19th August 2004.
Insurance industry recovers, grows

By Emmanuel N. Mugarura

On July 4, 1994 the Rwanda Patriotic Front (RPF), took power in Kigali - inheriting nothing but a dead economy. One of the worst affected sectors was the insurance industry, virtually destroyed by the war, bureaucracy in government and general corruption.

Managing Director of the National Insurance Corporation of Rwanda, Ms Marie Claire Mukasine

Many claims remained unpaid because of the corruption and many companies simply gave up taking on insurance policies. After all, there was really nothing to gain after paying their premium.

That was 10 years ago. Today, with the Rwandan economy almost back on the rails, the insurance industry is recovering too as new businesses and investments come up.

“Finally people realise that the insurance companies are not simply ripping them off but are a valuable service,” Ms Marie Claire Mukasine told The Weekly Observer in an interview.

Mukasine is the managing director of National Insurance Corporation of Rwanda – more commonly known as SONARWA. She is also the chairperson of the country’s national insurers association.

Like any other economy, Rwanda needs to insure automobiles, factories, business premises and goods coming in or leaving the country. With growing opportunities, insurance companies are finally giving value for money.

“The process of reimbursements is now quicker and simpler and people are going for insurance,” Mukasine said. Investor confidence is for once high because they know that their property and businesses are secure when the insurance industry is strong.
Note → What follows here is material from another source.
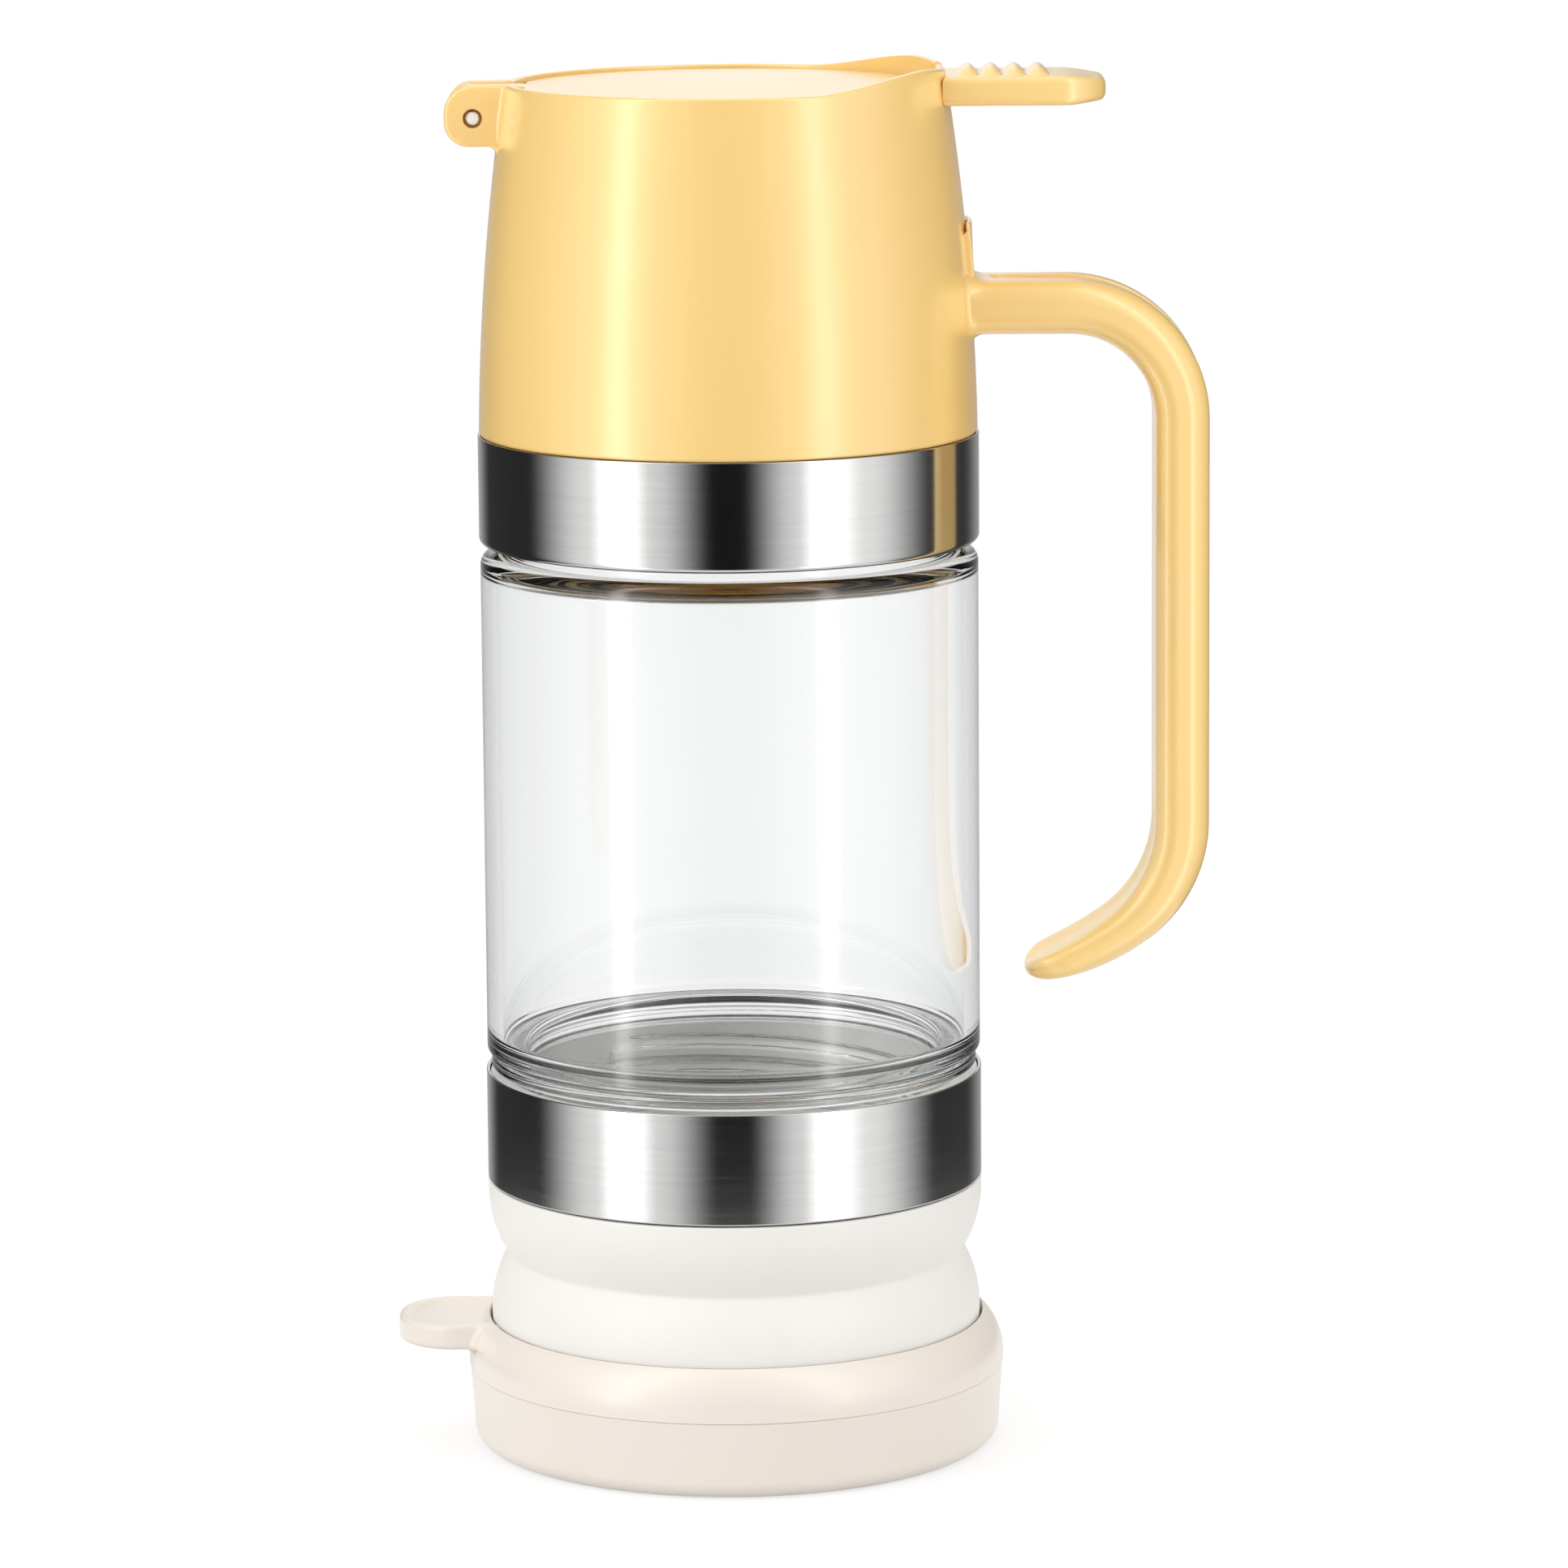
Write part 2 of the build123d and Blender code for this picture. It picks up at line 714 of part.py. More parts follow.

Apart from SONARWA in which the government has a 10 percent stake, there are three private sector insurance firms. “We diversified the sector because we wanted people to have a choice and better services,” Mukasine said.

SONARWA is not only making money for itself, but it has also set new standards in corporate responsibility by giving back to the communities and the country as a whole.

The company now runs two housing estates in the Kigali suburbs of Nyarutarama and Nyamirambo. SONARWA also owns a building in Kicukiro, occupied by World Food Programme. The four companies in the industry employ 400 people and have 1,000 agents across the country.

SONARWA has other business as well. “We hold shares in several companies. They have been growing and we have also been growing,” Mukasine said. SONARWA also invests in central bank bonds.

Mukasine said the industry is making profits, even if it does not always exceed projected targets. The main role of insurance companies is to compensate clients to enable them do their business well, she said.

However, the accident ratio in Rwanda is high and this imposes a heavy burden on insurance firms. As a result, the premium can sometimes be quite high, which scares away some potential customers.

Mukasine said that a developing economy like Rwanda needs more obligatory insurance, especially for fire and accidents. Meanwhile the government plans to sell its shares in SONARWANA under the ongoing privatisation process.